The Art of Walt Disney
The Art of Walt Disney: From Mickey Mouse to the Magic Kingdoms (also known as The Art of Walt Disney) is a book by Christopher Finch, chronicling the artistic achievements and history of Walt Disney and The Walt Disney Company. The original edition was published in 1973; revised and expanded editions were issued in 1975, 1995, 2004, and 2011. The newest edition of the book covers a broad history of the company and specific sections for movies, Pixar, live action and the Theme parks. The latest edition also includes a foreword by John Lasseter.
After Walt Disney became famous for his achievements, Christopher Finch decided to make a book called "Art of Walt Disney". Originally published in 1973, the book by Christopher Finch, Art of Walt Disney, is about the innovations of Walt Disney and it has been revised and expanded many different times and with in these many times, his definition of “Art” is always changing. This expansive revision of the 1973 edition contains seven additional chapters, with color illustrations, on Disney films such as Beauty and the Beast, Aladdin and The Lion King.

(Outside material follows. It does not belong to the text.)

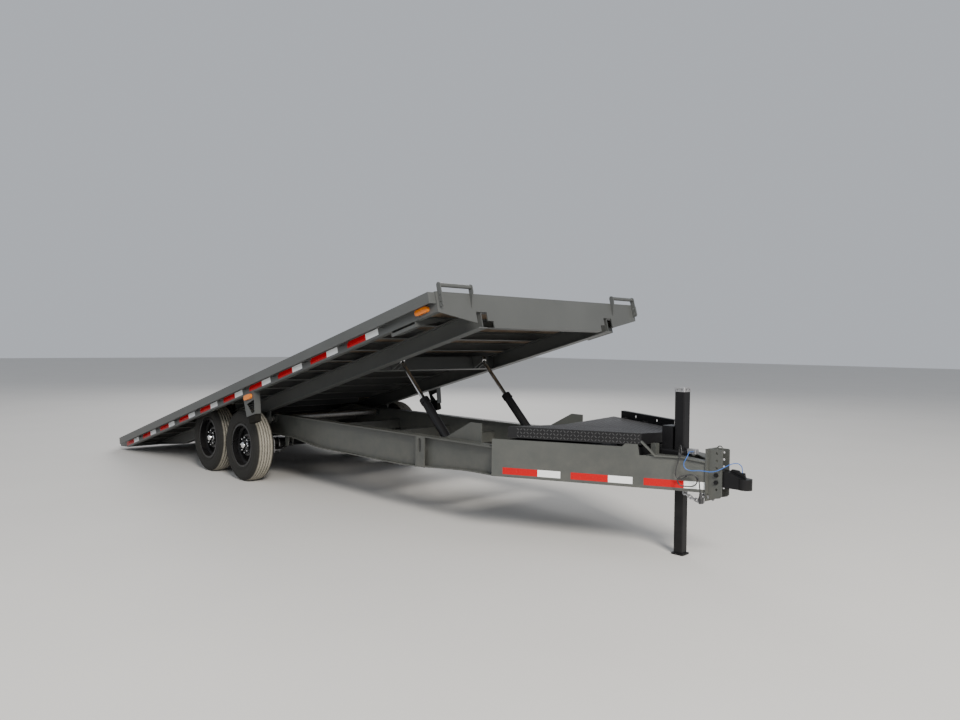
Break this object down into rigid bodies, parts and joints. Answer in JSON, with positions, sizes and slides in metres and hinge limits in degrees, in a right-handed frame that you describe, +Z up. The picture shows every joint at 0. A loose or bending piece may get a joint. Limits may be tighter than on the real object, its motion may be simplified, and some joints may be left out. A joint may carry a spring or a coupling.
{
  "type": "tilt equipment trailer",
  "caption": "Deck-over tandem-axle equipment trailer with a full-length tilting wood deck, hydraulic cylinders, tool box, drop-leg jack and ball coupler",
  "frame": {"origin": "on the ground, at the middle of the trailer's length and width", "axes": "+X forward to the coupler, +Y to the left, +Z up"},
  "size_m": [8.6145, 2.5908, 1.9584],
  "materials": {
    "frame_paint": "semi-gloss warm grey",
    "deck_paint": "semi-gloss warm grey",
    "wheel_paint": "gloss black",
    "black_paint": "satin black",
    "tread_plate": "satin black",
    "tyre": "matt",
    "planks": "sawn, weathered",
    "bright_steel": "plain steel",
    "chrome": "polished",
    "rubber": "matt",
    "zinc": "zinc plated",
    "cord_black": "satin",
    "cord_blue": "satin",
    "amber_lens": "clear gloss",
    "red_lens": "clear gloss"
  },
  "bodies": {
    "frame": {"rail_right": "frame_paint", "rail_left": "frame_paint", "frame_cross_tubes": "frame_paint", "frame_guides": "frame_paint", "cylinder_feet": "frame_paint", "tongue_right": "frame_paint", "tongue_left": "frame_paint", "tongue_cross_plates": "frame_paint", "box_angle": "black_paint", "tool_box": "black_paint", "jack_tube": "black_paint", "coupler_channel": "frame_paint", "coupler": "black_paint", "pivot_shaft": "bright_steel", "axle_front": "black_paint", "axle_rear": "black_paint", "leaf_springs": "black_paint", "spring_hangers": "frame_paint", "jack_cap": "zinc", "power_unit": "black_paint", "u_bolts": "zinc", "safety_chains": "zinc", "trailer_cord": "cord_black", "trailer_plug": "cord_black", "cord_gland": "cord_black", "breakaway_cable": "cord_blue", "breakaway_switch": "zinc"},
    "deck": {"deck_beam_right": "deck_paint", "deck_beam_left": "deck_paint", "deck_cross_members": "deck_paint", "side_channel_right": "deck_paint", "side_channel_left": "deck_paint", "stake_pockets_right": "deck_paint", "stake_pockets_left": "deck_paint", "rub_rail_right": "deck_paint", "rub_rail_left": "deck_paint", "floor_planks": "planks", "wheel_covers": "deck_paint", "header": "deck_paint", "tie_hoops": "deck_paint", "tail_section": "deck_paint", "side_steps": "deck_paint", "marker_brackets": "deck_paint", "rubber_blocks": "rubber", "amber_lamps": "amber_lens", "red_lamps": "red_lens"},
    "lid": {"tool_box_lid": "tread_plate"},
    "jack_leg_body": {"jack_leg": "black_paint"},
    "barrel_right": {"cylinder_barrel_right": "black_paint"},
    "rod_right": {"cylinder_rod_right": "chrome"},
    "barrel_left": {"cylinder_barrel_left": "black_paint"},
    "rod_left": {"cylinder_rod_left": "chrome"},
    "wheel_front_right": {"tyre_front_right": "tyre", "rim_front_right": "wheel_paint"},
    "wheel_front_left": {"tyre_front_left": "tyre", "rim_front_left": "wheel_paint"},
    "wheel_rear_right": {"tyre_rear_right": "tyre", "rim_rear_right": "wheel_paint"},
    "wheel_rear_left": {"tyre_rear_left": "tyre", "rim_rear_left": "wheel_paint"}
  },
  "joints": [
    {"name": "deck_tilt", "type": "hinge", "parent": "frame", "child": "deck", "pos_m": [-0.91634, 0, 0.66], "axis": [0, 1, 0], "range_deg": [0, 14.62]},
    {"name": "lid_hinge", "type": "hinge", "parent": "frame", "child": "lid", "pos_m": [3.09914, 0.47633, 0.877], "axis": [-0.9064, 0.4224, 0], "range_deg": [0, 80]},
    {"name": "jack_slide", "type": "slide", "parent": "frame", "child": "jack_leg_body", "axis": [0, 0, 1], "range_m": [0, 0.38]},
    {"name": "barrel_right_swing", "type": "hinge", "parent": "frame", "child": "barrel_right", "pos_m": [1.88866, -0.52, 0.577], "axis": [0, 1, 0], "range_deg": [-25.8, 0.2]},
    {"name": "rod_right_slide", "type": "slide", "parent": "barrel_right", "child": "rod_right", "axis": [-0.7081, 0, 0.7061], "range_m": [-0.386, 0.001]},
    {"name": "barrel_left_swing", "type": "hinge", "parent": "frame", "child": "barrel_left", "pos_m": [1.88866, 0.52, 0.577], "axis": [0, 1, 0], "range_deg": [-25.8, 0.2]},
    {"name": "rod_left_slide", "type": "slide", "parent": "barrel_left", "child": "rod_left", "axis": [-0.7081, 0, 0.7061], "range_m": [-0.386, 0.001]},
    {"name": "wheel_front_right_spin", "type": "hinge", "parent": "frame", "child": "wheel_front_right", "pos_m": [-0.95864, -0.98, 0.3835], "axis": [0, 1, 0], "continuous": true},
    {"name": "wheel_front_left_spin", "type": "hinge", "parent": "frame", "child": "wheel_front_left", "pos_m": [-0.95864, 0.98, 0.3835], "axis": [0, 1, 0], "continuous": true},
    {"name": "wheel_rear_right_spin", "type": "hinge", "parent": "frame", "child": "wheel_rear_right", "pos_m": [-1.80404, -0.98, 0.3835], "axis": [0, 1, 0], "continuous": true},
    {"name": "wheel_rear_left_spin", "type": "hinge", "parent": "frame", "child": "wheel_rear_left", "pos_m": [-1.80404, 0.98, 0.3835], "axis": [0, 1, 0], "continuous": true}
  ],
  "couplings": [
    {"joint": "barrel_right_swing", "follows": "deck_tilt", "ratio": -1.7534},
    {"joint": "rod_right_slide", "follows": "deck_tilt", "m_per_rad": -1.5087},
    {"joint": "barrel_left_swing", "follows": "deck_tilt", "ratio": -1.7534},
    {"joint": "rod_left_slide", "follows": "deck_tilt", "m_per_rad": -1.5087}
  ]
}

Background of Disney and His Art
Walter Elias Disney was born on December 5th, 1901 in Chicago, Illinois. He moved to Marceline, Missouri with his family as a young child. Not long after, Walt began drawing and painting, even going so far as to paint farm animals on the side of his family’s home. As he got older, he continued with his drawing and started selling his pictures to neighbors and friends. In high school, Walt was an active member of his school’s newspaper, whom he drew cartoons for, while also dividing much of his time to photography.
As a young adult, Walt not only continued his drawing and painting, but also starting working with animation and made short animated videos for the company he worked for at the time, Pesman-Rubin Commercial Art Studio. Walt eventually left that company due to layoffs, and instead decided with his friend, Ub Iwerks, to start their own company called Iwerks-Disney Commercial Artists. Unfortunately, Walt and Ub’s company did not last very long, and they soon found new jobs at a new company, the Kansas City Film Ad Company, formally known as the Kansas City Slide Company. Here, Walt learned even more about the art of animation, and contributed to creating commercials that played before movies. It was not long after when Walt decided to leave the Kansas City Film Ad Company to start another one of his own, called Laugh-O-Gram Films, where he created his first popular cartoon called Alice’s Wonderland, which turned into a series called Alice Comedies. Unfortunately for Walt, not enough money was coming in, which lead to many of his employees quitting his company, and forcing him to declare bankruptcy.
In 1927, Walt created a new character called Oswald the Lucky Rabbit, which also became popular. However, the distributor he was working with at the time, Charles Mintz, hired all of Walt’s animation employees and told him that he had no rights to Oswald, because the cartoon was not copyrighted under Walt’s name. After, Walt, his brother Roy O. Disney, and Ub Iwerks, came together to create all new characters, all of which Walt was going to make sure he owned. Mickey Mouse was soon developed, a character Walt had been inspired to create just from a simple pet mouse he once had in his office back in Missouri.
Since its release in 1973, The Art of Walt Disney has expanded and revised its content on four separate occasions; 1975, 1995, 2004, and 2011. Each edition and revision elaborates on the growth of the Walt Disney company throughout the years. Paying attention to the inspiration and creations of drawings, cover art, theme park additions and attractions, archives, and interviews with employees.
In 1975, Christopher Finch released the first revised, expanded edition of The Art of Walt Disney. Finch includes the creative process of Walt Disney, and how his imagination created concepts and creatures that helped build the company. Information throughout the book is compiled from interviews with staff members, archives, theme park concepts, and illustrations.
The 1995 edition of The Art of Walt Disney discusses the development of the Walt Disney company over the past 20 years since the last edition in 1975. Finch examines the history of Disney’s cover art, the illustration, imagination, and animation cels behind newly released films such as the Lion King, Beauty and the Beast, and Aladdin. Adding in information on previously-unpublished concept art, and Disney theme park additions.
2004 revised edition of the book, focuses on Walt Disney’s achievements as a company. Incorporating interviews of previous and current staff members, decades of film stills, hundreds of illustrations and concept art.
2011 is another revised edition that further explains the expansion and development of the Walt Disney company. Bringing in more information on the company’s connection with Pixar films. This revision goes into greater detail with the process of ideas, illustrations, concept art, theme park additions, films, and animations.